Comme le hêtre, le charme est excellent pour le chauffage, mais il a un grain serré, coriace, qui le fait rechercher surtout pour la fabrication des écrous, roues dentées et autres objets soumis à une très forte pression. Le bouleau sert à faire des sabots ; l’érable est très employé dans l’ébénisterie et la menuiserie ; il en est de même du merisier, du tilleul, du peuplier et de quelques autres essences moins importantes. Les arbres résineux, pins, sapins, épicéas, mélèzes, sont plus particulièrement réservés à la fabrication des planches et des charpentes ; mais, eux aussi, ils varient beaucoup suivant les contrées d’où ils viennent, suivant qu’ils ont végété au nord ou au midi, dans les plaines ou sur les hauteurs. Les cèdres et les mélèzes, qui donnent des bois très durs et très denses dans les régions élevées, croissent beaucoup plus vite dans les lieux bas, mais ils y deviennent moins durables et moins vigoureux. Le pin Weymouth, un des arbres les plus précieux de l’Amérique, a dans nos climats un tissu lâche et mou comparable à celui du saule. La supériorité des sapins du Nord sur ceux de notre pays est connue depuis longtemps, et cependant on constate, même entre les premiers, des différences sensibles. Ainsi les charpentes de Memel valent mieux que celles de la Suède, et les madriers de Riga ou de la côte norvégienne, tempérée par le gulf-stream, sont plus recherchés que ceux d’Arkhangel. Dans les contrées où la température présente des écarts peu sensibles, les arbres ont en général une structure régulière qui leur donne une grande élasticité, et les rend très précieux pour la mâture.

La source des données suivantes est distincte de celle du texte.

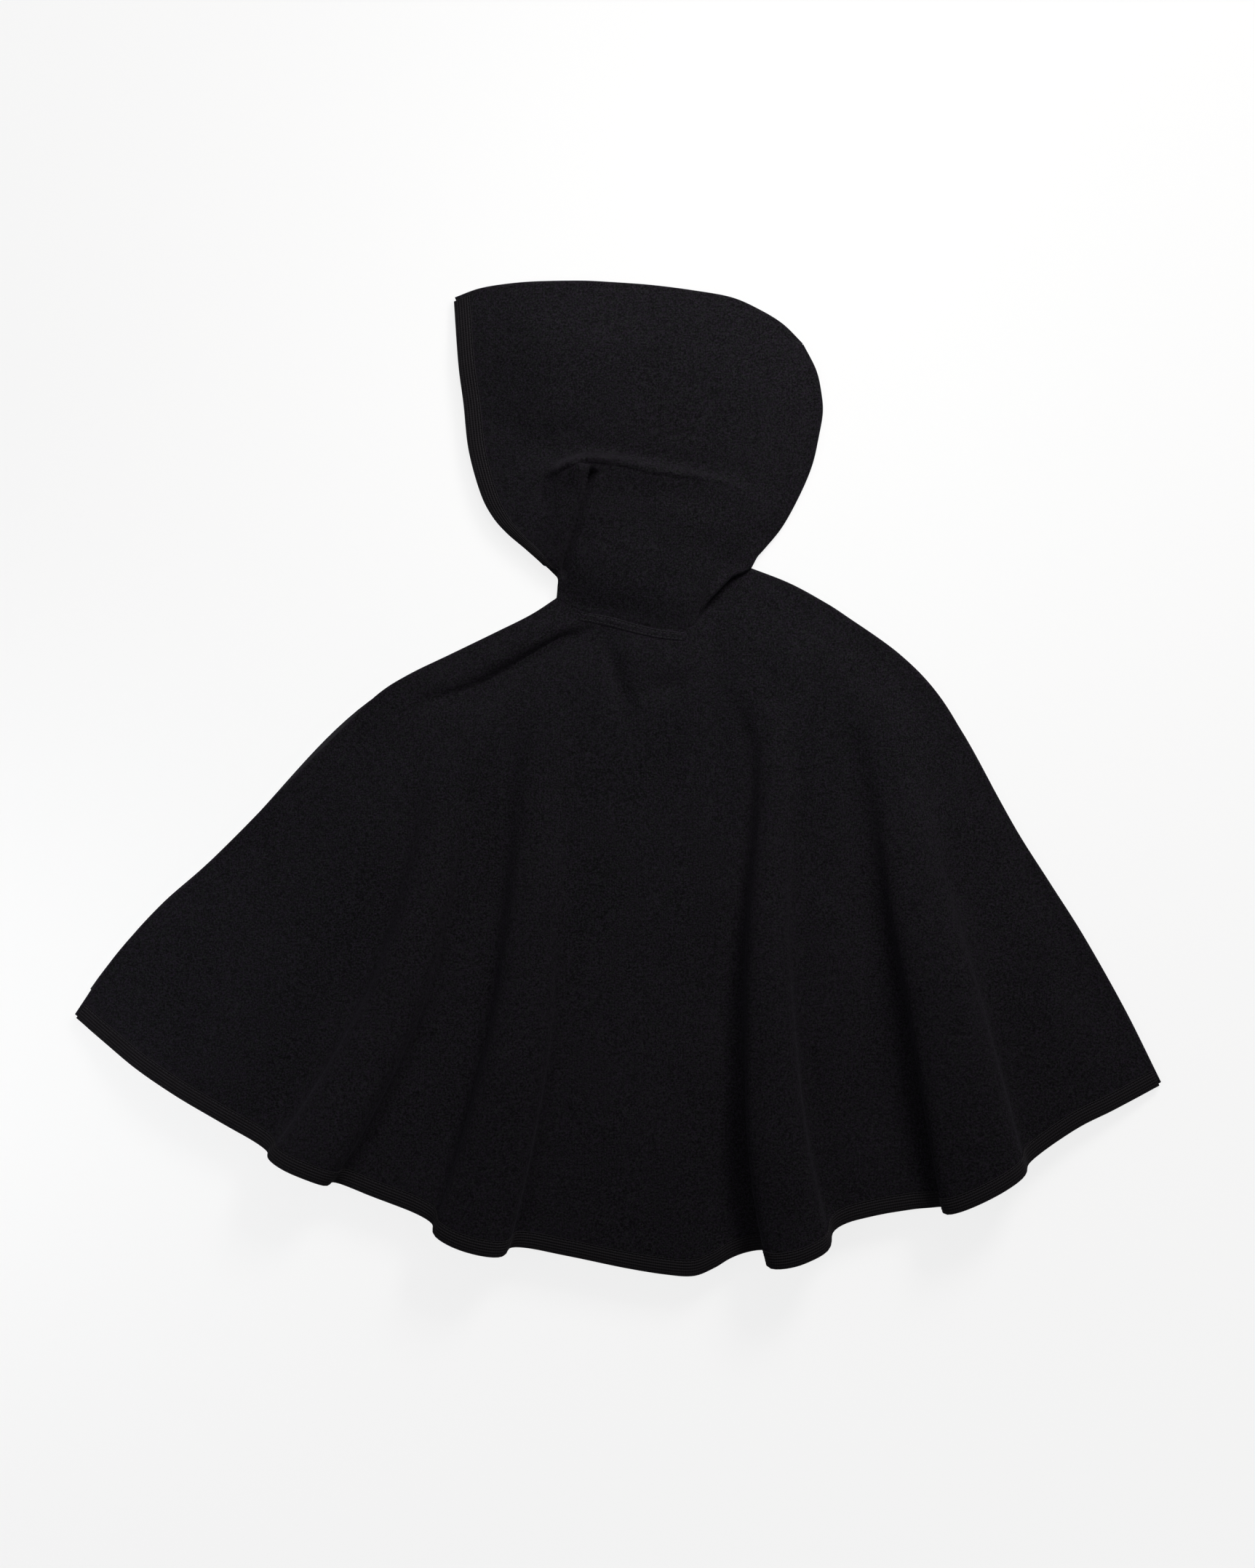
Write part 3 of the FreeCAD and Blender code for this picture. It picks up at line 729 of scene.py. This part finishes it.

Cette rapide énumération des principales essences forestières de l’Europe et des qualités de chacune d’elles suffit à montrer combien il eût été désirable non-seulement que chaque pays eût pris part à l’exposition, mais qu’à la collection complète des bois qu’il produit il eût joint l’indication des usages auxquels ils peuvent être employés, et du prix auquel on peut les obtenir sur ses marchés. S’il y eût ajouté un herbier contenant les feuilles, fleurs et fruits de chaque arbre avec des détails spéciaux sur le lieu d’habitation et l’importance des massifs qu’il forme, on aurait eu sous les yeux le tableau complet des richesses forestières de l’Europe, ce qui, au point de vue scientifique comme au point de vue industriel, eût été une bonne fortune. Malheureusement la botanique pas plus que l’industrie n’ont rien à attendre de l’étude, si minutieuse qu’on la suppose, des collections européennes réunies au palais de Kensington.